PROVIDED MATERIAL:
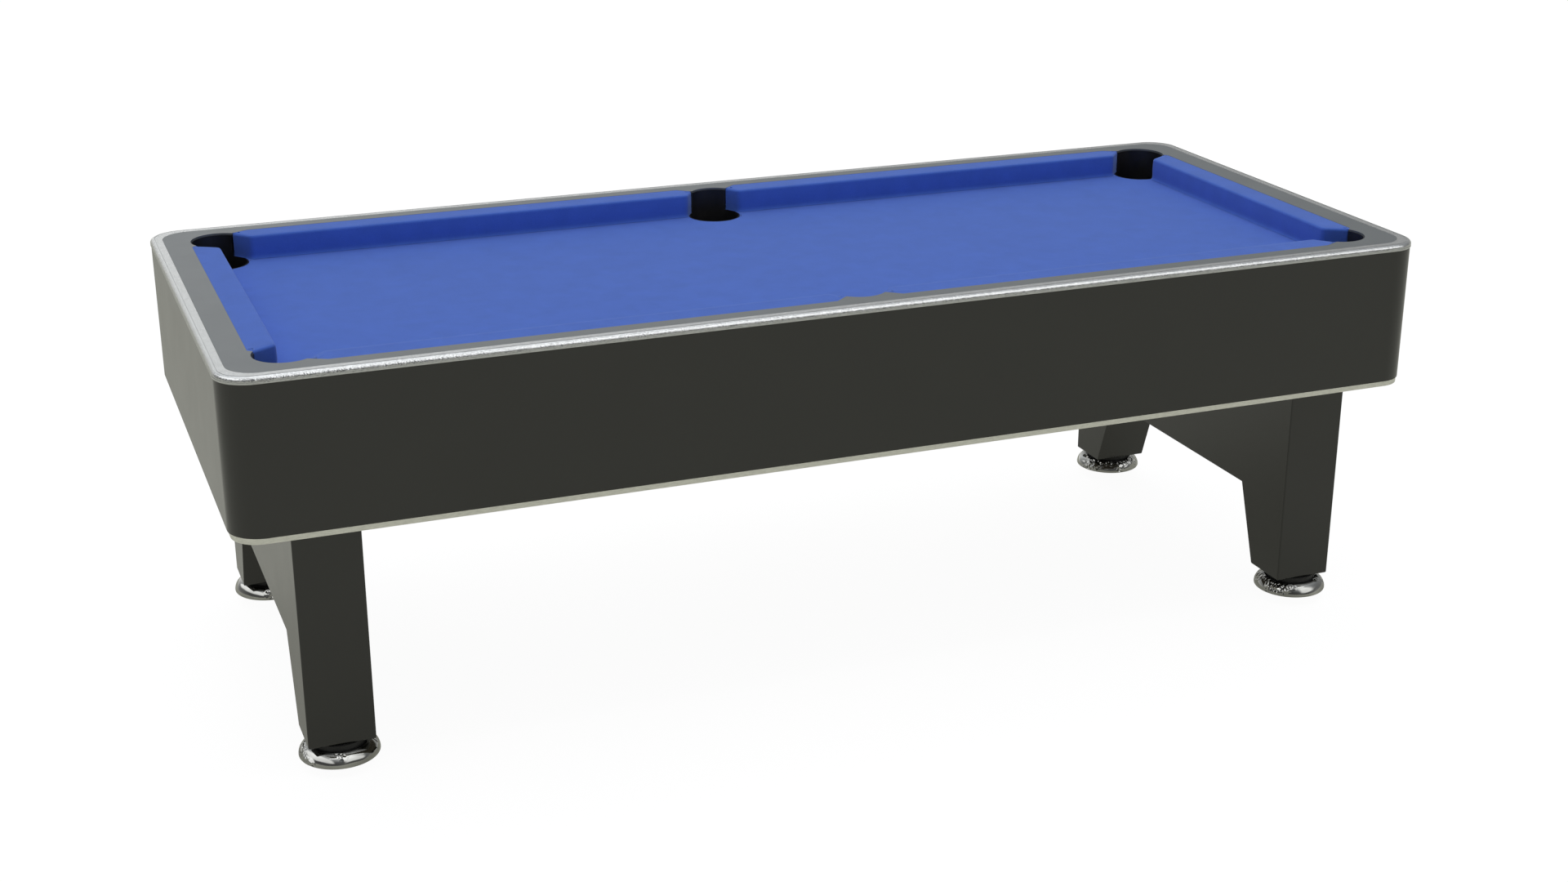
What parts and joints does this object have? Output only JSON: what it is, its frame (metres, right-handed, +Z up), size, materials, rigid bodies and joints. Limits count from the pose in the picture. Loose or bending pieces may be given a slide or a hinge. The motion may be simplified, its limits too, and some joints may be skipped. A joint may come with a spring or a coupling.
{
  "type": "pool table",
  "caption": "Six-pocket table with a slate bed under blue cloth, padded cushions, a deep black cabinet with rounded corners, two leg frames and screw-adjusted round feet.",
  "frame": {"origin": "on the floor under the middle of the table, at the centre of the bounding box's base", "axes": "+X along the table's length towards the ball window, +Y across the table, +Z up"},
  "size_m": [2.474, 1.061, 0.8],
  "materials": {
    "cloth": "short-nap woven blue billiard cloth",
    "rail_grey": "plain satin grey",
    "moulding": "satin, with a bright rounded edge",
    "cabinet_black": "satin black laminate on board",
    "bottom_trim": "satin",
    "leg_black": "satin black on board",
    "foot_chrome": "polished",
    "foot_black": "black",
    "liner": "moulded black",
    "runway": "moulded black",
    "slate": "honed",
    "frame_wood": "planed softwood",
    "core_wood": "sawn board",
    "board": "raw board",
    "zinc": "zinc plated"
  },
  "bodies": {
    "table": {"ball_runway_front": "runway", "ball_runway_rear": "runway", "ball_tray": "runway", "base_board": "board", "bed_cloth": "cloth", "bottom_moulding": "bottom_trim", "corner_panel_front_left": "cabinet_black", "corner_panel_front_right": "cabinet_black", "corner_panel_rear_left": "cabinet_black", "corner_panel_rear_right": "cabinet_black", "cross_beams": "frame_wood", "cushion_front_left": "cloth", "cushion_front_right": "cloth", "cushion_left_end": "cloth", "cushion_rear_left": "cloth", "cushion_rear_right": "cloth", "cushion_right_end": "cloth", "edge_moulding": "moulding", "foot_inserts": "zinc", "front_panel": "cabinet_black", "left_end_panel": "cabinet_black", "leg_apron_left": "leg_black", "leg_apron_right": "leg_black", "leg_bolts": "zinc", "leg_front_left": "leg_black", "leg_front_right": "leg_black", "leg_plates": "zinc", "leg_rear_left": "leg_black", "leg_rear_right": "leg_black", "pocket_liner_front_left": "liner", "pocket_liner_front_middle": "liner", "pocket_liner_front_right": "liner", "pocket_liner_rear_left": "liner", "pocket_liner_rear_middle": "liner", "pocket_liner_rear_right": "liner", "rail_bolts": "zinc", "rail_cap": "rail_grey", "rail_core_front_left": "core_wood", "rail_core_front_right": "core_wood", "rail_core_left_end": "core_wood", "rail_core_rear_left": "core_wood", "rail_core_rear_right": "core_wood", "rail_core_right_end": "core_wood", "rear_panel": "cabinet_black", "right_end_panel": "cabinet_black", "runway_brackets": "frame_wood", "side_beam_front": "frame_wood", "side_beam_rear": "frame_wood", "slate_left": "slate", "slate_middle": "slate", "slate_right": "slate", "slate_screws": "zinc"},
    "foot_front_left": {"foot_base_front_left": "foot_chrome"},
    "screw_front_left": {"foot_stud_front_left": "foot_black"},
    "foot_front_right": {"foot_base_front_right": "foot_chrome"},
    "screw_front_right": {"foot_stud_front_right": "foot_black"},
    "foot_rear_left": {"foot_base_rear_left": "foot_chrome"},
    "screw_rear_left": {"foot_stud_rear_left": "foot_black"},
    "foot_rear_right": {"foot_base_rear_right": "foot_chrome"},
    "screw_rear_right": {"foot_stud_rear_right": "foot_black"}
  },
  "joints": [
    {"name": "foot_height_front_left", "type": "slide", "parent": "table", "child": "foot_front_left", "axis": [0, 0, -1], "range_m": [0, 0.02]},
    {"name": "foot_screw_front_left", "type": "hinge", "parent": "foot_front_left", "child": "screw_front_left", "pos_m": [-1.06, -0.409, 0], "axis": [0, 0, 1], "range_deg": [0, 3600]},
    {"name": "foot_height_front_right", "type": "slide", "parent": "table", "child": "foot_front_right", "axis": [0, 0, -1], "range_m": [0, 0.02]},
    {"name": "foot_screw_front_right", "type": "hinge", "parent": "foot_front_right", "child": "screw_front_right", "pos_m": [1.06, -0.409, 0], "axis": [0, 0, 1], "range_deg": [0, 3600]},
    {"name": "foot_height_rear_left", "type": "slide", "parent": "table", "child": "foot_rear_left", "axis": [0, 0, -1], "range_m": [0, 0.02]},
    {"name": "foot_screw_rear_left", "type": "hinge", "parent": "foot_rear_left", "child": "screw_rear_left", "pos_m": [-1.06, 0.409, 0], "axis": [0, 0, 1], "range_deg": [0, 3600]},
    {"name": "foot_height_rear_right", "type": "slide", "parent": "table", "child": "foot_rear_right", "axis": [0, 0, -1], "range_m": [0, 0.02]},
    {"name": "foot_screw_rear_right", "type": "hinge", "parent": "foot_rear_right", "child": "screw_rear_right", "pos_m": [1.06, 0.409, 0], "axis": [0, 0, 1], "range_deg": [0, 3600]}
  ],
  "couplings": [
    {"joint": "foot_height_front_left", "follows": "foot_screw_front_left", "m_per_rad": 0.0003183},
    {"joint": "foot_height_front_right", "follows": "foot_screw_front_right", "m_per_rad": 0.0003183},
    {"joint": "foot_height_rear_left", "follows": "foot_screw_rear_left", "m_per_rad": 0.0003183},
    {"joint": "foot_height_rear_right", "follows": "foot_screw_rear_right", "m_per_rad": 0.0003183}
  ]
}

AIM OF THE TASK:
The whole listing above needs to be written out again exactly.

REPLY TO THE TASK:
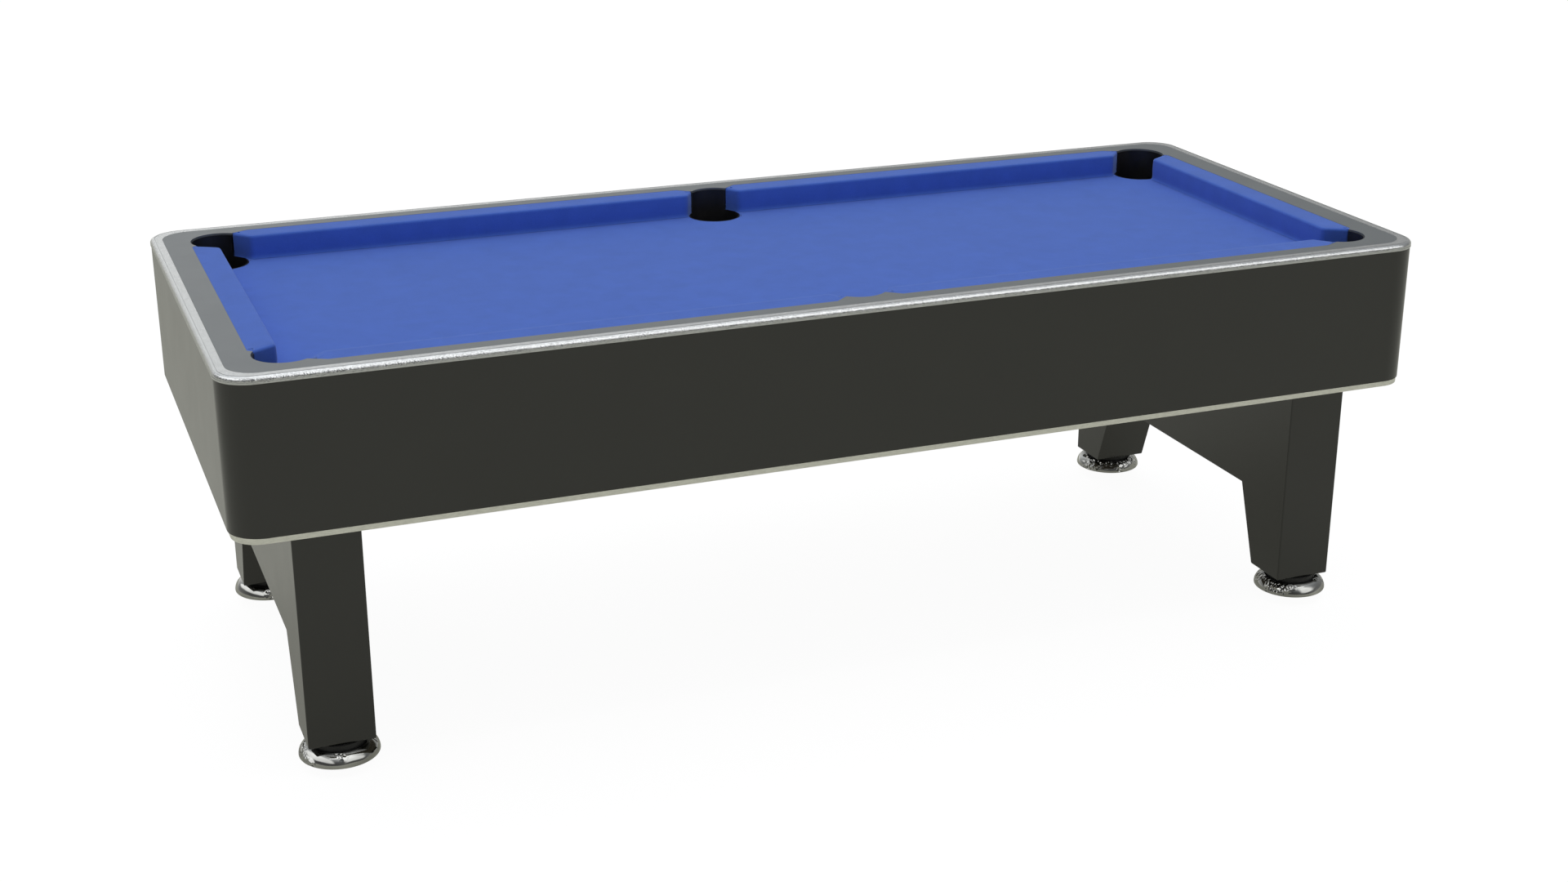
What parts and joints does this object have? Output only JSON: what it is, its frame (metres, right-handed, +Z up), size, materials, rigid bodies and joints. Limits count from the pose in the picture. Loose or bending pieces may be given a slide or a hinge. The motion may be simplified, its limits too, and some joints may be skipped. A joint may come with a spring or a coupling.
{
  "type": "pool table",
  "caption": "Six-pocket table with a slate bed under blue cloth, padded cushions, a deep black cabinet with rounded corners, two leg frames and screw-adjusted round feet.",
  "frame": {"origin": "on the floor under the middle of the table, at the centre of the bounding box's base", "axes": "+X along the table's length towards the ball window, +Y across the table, +Z up"},
  "size_m": [2.474, 1.061, 0.8],
  "materials": {
    "cloth": "short-nap woven blue billiard cloth",
    "rail_grey": "plain satin grey",
    "moulding": "satin, with a bright rounded edge",
    "cabinet_black": "satin black laminate on board",
    "bottom_trim": "satin",
    "leg_black": "satin black on board",
    "foot_chrome": "polished",
    "foot_black": "black",
    "liner": "moulded black",
    "runway": "moulded black",
    "slate": "honed",
    "frame_wood": "planed softwood",
    "core_wood": "sawn board",
    "board": "raw board",
    "zinc": "zinc plated"
  },
  "bodies": {
    "table": {"ball_runway_front": "runway", "ball_runway_rear": "runway", "ball_tray": "runway", "base_board": "board", "bed_cloth": "cloth", "bottom_moulding": "bottom_trim", "corner_panel_front_left": "cabinet_black", "corner_panel_front_right": "cabinet_black", "corner_panel_rear_left": "cabinet_black", "corner_panel_rear_right": "cabinet_black", "cross_beams": "frame_wood", "cushion_front_left": "cloth", "cushion_front_right": "cloth", "cushion_left_end": "cloth", "cushion_rear_left": "cloth", "cushion_rear_right": "cloth", "cushion_right_end": "cloth", "edge_moulding": "moulding", "foot_inserts": "zinc", "front_panel": "cabinet_black", "left_end_panel": "cabinet_black", "leg_apron_left": "leg_black", "leg_apron_right": "leg_black", "leg_bolts": "zinc", "leg_front_left": "leg_black", "leg_front_right": "leg_black", "leg_plates": "zinc", "leg_rear_left": "leg_black", "leg_rear_right": "leg_black", "pocket_liner_front_left": "liner", "pocket_liner_front_middle": "liner", "pocket_liner_front_right": "liner", "pocket_liner_rear_left": "liner", "pocket_liner_rear_middle": "liner", "pocket_liner_rear_right": "liner", "rail_bolts": "zinc", "rail_cap": "rail_grey", "rail_core_front_left": "core_wood", "rail_core_front_right": "core_wood", "rail_core_left_end": "core_wood", "rail_core_rear_left": "core_wood", "rail_core_rear_right": "core_wood", "rail_core_right_end": "core_wood", "rear_panel": "cabinet_black", "right_end_panel": "cabinet_black", "runway_brackets": "frame_wood", "side_beam_front": "frame_wood", "side_beam_rear": "frame_wood", "slate_left": "slate", "slate_middle": "slate", "slate_right": "slate", "slate_screws": "zinc"},
    "foot_front_left": {"foot_base_front_left": "foot_chrome"},
    "screw_front_left": {"foot_stud_front_left": "foot_black"},
    "foot_front_right": {"foot_base_front_right": "foot_chrome"},
    "screw_front_right": {"foot_stud_front_right": "foot_black"},
    "foot_rear_left": {"foot_base_rear_left": "foot_chrome"},
    "screw_rear_left": {"foot_stud_rear_left": "foot_black"},
    "foot_rear_right": {"foot_base_rear_right": "foot_chrome"},
    "screw_rear_right": {"foot_stud_rear_right": "foot_black"}
  },
  "joints": [
    {"name": "foot_height_front_left", "type": "slide", "parent": "table", "child": "foot_front_left", "axis": [0, 0, -1], "range_m": [0, 0.02]},
    {"name": "foot_screw_front_left", "type": "hinge", "parent": "foot_front_left", "child": "screw_front_left", "pos_m": [-1.06, -0.409, 0], "axis": [0, 0, 1], "range_deg": [0, 3600]},
    {"name": "foot_height_front_right", "type": "slide", "parent": "table", "child": "foot_front_right", "axis": [0, 0, -1], "range_m": [0, 0.02]},
    {"name": "foot_screw_front_right", "type": "hinge", "parent": "foot_front_right", "child": "screw_front_right", "pos_m": [1.06, -0.409, 0], "axis": [0, 0, 1], "range_deg": [0, 3600]},
    {"name": "foot_height_rear_left", "type": "slide", "parent": "table", "child": "foot_rear_left", "axis": [0, 0, -1], "range_m": [0, 0.02]},
    {"name": "foot_screw_rear_left", "type": "hinge", "parent": "foot_rear_left", "child": "screw_rear_left", "pos_m": [-1.06, 0.409, 0], "axis": [0, 0, 1], "range_deg": [0, 3600]},
    {"name": "foot_height_rear_right", "type": "slide", "parent": "table", "child": "foot_rear_right", "axis": [0, 0, -1], "range_m": [0, 0.02]},
    {"name": "foot_screw_rear_right", "type": "hinge", "parent": "foot_rear_right", "child": "screw_rear_right", "pos_m": [1.06, 0.409, 0], "axis": [0, 0, 1], "range_deg": [0, 3600]}
  ],
  "couplings": [
    {"joint": "foot_height_front_left", "follows": "foot_screw_front_left", "m_per_rad": 0.0003183},
    {"joint": "foot_height_front_right", "follows": "foot_screw_front_right", "m_per_rad": 0.0003183},
    {"joint": "foot_height_rear_left", "follows": "foot_screw_rear_left", "m_per_rad": 0.0003183},
    {"joint": "foot_height_rear_right", "follows": "foot_screw_rear_right", "m_per_rad": 0.0003183}
  ]
}